Q: Is there an easy way to copy formulas that are arranged horizontally across an Excel worksheet and paste them vertically down the page? When I try this using Excel’s Paste-Transpose command, the cell references change and no longer reference the correct cells.
A: I can think of three ways to accomplish your task, as follows:
1. Copy using absolute references. Edit each formula to be copied by inserting a dollar sign in front of each row and column reference. This action creates absolute cell references, which prevent the formulas from changing when they are copied and pasted. Next, copy the row of edited formulas and paste the formulas to the desired location by selecting Paste, Paste Special from the Hometab, then check the box next to Transpose, and click OK.
2. Replace equal signs. A slightly faster way to copy-transpose formulas is to highlight the formulas to be copied and replace the equal sign (=) with a number sign (#) as follows. From the Home tab, select Find & Select, Replace, enter an equal sign (=) in the Find what box and enter a number sign (#) in the Replace with box. Make sure that the Within box is set to Sheet, and click the Replace All button. This action temporarily converts the formulas to text so they can be copied and pasted without changing the cell references. Next copy the row of formulas and paste-transpose the formulas to the desired location from the Home tab by selecting Paste, Paste Special, then check the box labeled Transpose, and click OK. To complete the process, highlight the pasted formulas and replace the number signs (#) with equal signs (=) by selecting Find & Select, Replace from the Home tab, enter a number sign (#) in the Find what box, enter an equal sign (=) in the Replace with box, then click the Replace All button.

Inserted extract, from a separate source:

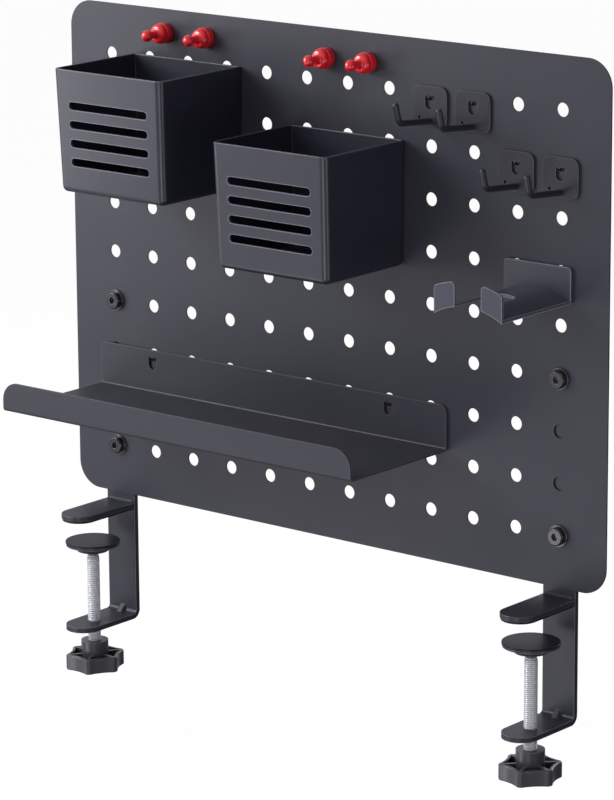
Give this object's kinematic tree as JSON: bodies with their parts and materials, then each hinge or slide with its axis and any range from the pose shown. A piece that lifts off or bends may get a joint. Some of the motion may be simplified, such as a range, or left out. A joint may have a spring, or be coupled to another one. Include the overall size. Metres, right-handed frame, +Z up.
{
  "type": "clamp-on pegboard desk organizer",
  "caption": "Perforated steel panel on two screw clamps, with hung open bins, a long tray, J hooks, a two-prong headphone hook and magnetic push pins.",
  "frame": {"origin": "midway between the two clamps, on the desk's top face and at its rear edge, which is the front of the uprights", "axes": "+Z up, +X to the right along the panel as seen from the front, -Y out of the panel towards the user"},
  "size_m": [0.5, 0.1256, 0.5137],
  "materials": {
    "panel_coat": "fine matt anthracite powder coat",
    "clamp_coat": "satin anthracite powder coat",
    "tray_coat": "fine matt anthracite powder coat",
    "hook_coat": "satin anthracite powder coat",
    "bin_plastic": "satin moulded anthracite plastic",
    "knob_plastic": "satin moulded black plastic",
    "dark_steel": "black oxide",
    "zinc_steel": "bright zinc plate",
    "pad_rubber": "matt black rubber",
    "pin_red": "glossy red plastic",
    "magnet_nickel": "nickel plate"
  },
  "bodies": {
    "root": {"pegboard_panel": "panel_coat", "panel_bolts": "dark_steel", "panel_washers": "dark_steel", "panel_nuts": "dark_steel", "left_bracket": "clamp_coat", "left_upper_jaw": "clamp_coat", "left_jaw_pad": "pad_rubber", "right_bracket": "clamp_coat", "right_upper_jaw": "clamp_coat", "right_jaw_pad": "pad_rubber"},
    "left_swivel": {"left_swivel_ball": "zinc_steel"},
    "left_screw": {"left_clamp_screw": "zinc_steel", "left_knob": "knob_plastic"},
    "left_pad": {"left_pad_plate": "clamp_coat", "left_pad_rubber": "pad_rubber"},
    "right_swivel": {"right_swivel_ball": "zinc_steel"},
    "right_screw": {"right_clamp_screw": "zinc_steel", "right_knob": "knob_plastic"},
    "right_pad": {"right_pad_plate": "clamp_coat", "right_pad_rubber": "pad_rubber"},
    "bin_left": {"bin_left": "bin_plastic"},
    "bin_right": {"bin_right": "bin_plastic"},
    "tray": {"tray": "tray_coat"},
    "hook_1": {"hook_1_plate": "hook_coat", "hook_1_rod": "hook_coat"},
    "hook_2": {"hook_2_plate": "hook_coat", "hook_2_rod": "hook_coat"},
    "hook_3": {"hook_3_plate": "hook_coat", "hook_3_rod": "hook_coat"},
    "hook_4": {"hook_4_plate": "hook_coat", "hook_4_rod": "hook_coat"},
    "headphone_hook": {"headphone_hook_plate": "hook_coat", "headphone_hook_cradle": "hook_coat"},
    "pin_1": {"pin_1_cap": "pin_red", "pin_1_magnet": "magnet_nickel"},
    "pin_2": {"pin_2_cap": "pin_red", "pin_2_magnet": "magnet_nickel"},
    "pin_3": {"pin_3_cap": "pin_red", "pin_3_magnet": "magnet_nickel"},
    "pin_4": {"pin_4_cap": "pin_red", "pin_4_magnet": "magnet_nickel"}
  },
  "joints": [
    {"name": "left_clamp_travel", "type": "slide", "parent": "root", "child": "left_swivel", "axis": [0, 0, 1], "range_m": [-0.0505, 0.0111]},
    {"name": "left_screw_turn", "type": "hinge", "parent": "left_swivel", "child": "left_screw", "pos_m": [-0.209, -0.033, -0.06], "axis": [0, 0, 1], "range_deg": [-12140, 2684]},
    {"name": "left_pad_tilt", "type": "hinge", "parent": "left_swivel", "child": "left_pad", "pos_m": [-0.209, -0.033, -0.0274], "axis": [1, 0, 0], "range_deg": [-3, 3]},
    {"name": "right_clamp_travel", "type": "slide", "parent": "root", "child": "right_swivel", "axis": [0, 0, 1], "range_m": [-0.0505, 0.0111]},
    {"name": "right_screw_turn", "type": "hinge", "parent": "right_swivel", "child": "right_screw", "pos_m": [0.209, -0.033, -0.06], "axis": [0, 0, 1], "range_deg": [-12140, 2684]},
    {"name": "right_pad_tilt", "type": "hinge", "parent": "right_swivel", "child": "right_pad", "pos_m": [0.209, -0.033, -0.0274], "axis": [1, 0, 0], "range_deg": [-3, 3]},
    {"name": "bin_left_lift", "type": "slide", "parent": "root", "child": "bin_left", "axis": [0, 0, 1], "range_m": [0, 0.0035]},
    {"name": "bin_right_lift", "type": "slide", "parent": "root", "child": "bin_right", "axis": [0, 0, 1], "range_m": [0, 0.0035]},
    {"name": "tray_lift", "type": "slide", "parent": "root", "child": "tray", "axis": [0, 0, 1], "range_m": [0, 0.0035]},
    {"name": "hook_1_lift", "type": "slide", "parent": "root", "child": "hook_1", "axis": [0, 0, 1], "range_m": [0, 0.0035]},
    {"name": "hook_2_lift", "type": "slide", "parent": "root", "child": "hook_2", "axis": [0, 0, 1], "range_m": [0, 0.0035]},
    {"name": "hook_3_lift", "type": "slide", "parent": "root", "child": "hook_3", "axis": [0, 0, 1], "range_m": [0, 0.0035]},
    {"name": "hook_4_lift", "type": "slide", "parent": "root", "child": "hook_4", "axis": [0, 0, 1], "range_m": [0, 0.0035]},
    {"name": "headphone_hook_lift", "type": "slide", "parent": "root", "child": "headphone_hook", "axis": [0, 0, 1], "range_m": [0, 0.0035]},
    {"name": "pin_1_pull", "type": "slide", "parent": "root", "child": "pin_1", "axis": [0, -1, 0], "range_m": [0, 0.02]},
    {"name": "pin_2_pull", "type": "slide", "parent": "root", "child": "pin_2", "axis": [0, -1, 0], "range_m": [0, 0.02]},
    {"name": "pin_3_pull", "type": "slide", "parent": "root", "child": "pin_3", "axis": [0, -1, 0], "range_m": [0, 0.02]},
    {"name": "pin_4_pull", "type": "slide", "parent": "root", "child": "pin_4", "axis": [0, -1, 0], "range_m": [0, 0.02]}
  ],
  "couplings": [
    {"joint": "left_screw_turn", "follows": "left_clamp_travel", "rad_per_m": 4188.8},
    {"joint": "right_screw_turn", "follows": "right_clamp_travel", "rad_per_m": 4188.8}
  ]
}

3. Using the OFFSET method. My preferred option for solving this problem involves using the more advanced OFFSET function, as follows: In the cell where you want your vertical formulas to start, write a formula using the OFFSET function as pictured below.
In the OFFSET formula =OFFSET($A$1,3,ROW(B1)), the first criteria ($A$1) references the top-left corner of the data range; the second criteria references the number of rows down from the top row where the data to be copied resides; and the third criteria references the number of columns across from the first column where the data to be copied resides.
To complete the process, copy the newly created formula down the appropriate number of rows. As the formula is copied downward, it references cells across the page. (Note that inserting the phrase ROW(B1) as the third criteria instead of the number “1” allows the formula to be copied down vertically while referencing horizontal data across the worksheet.)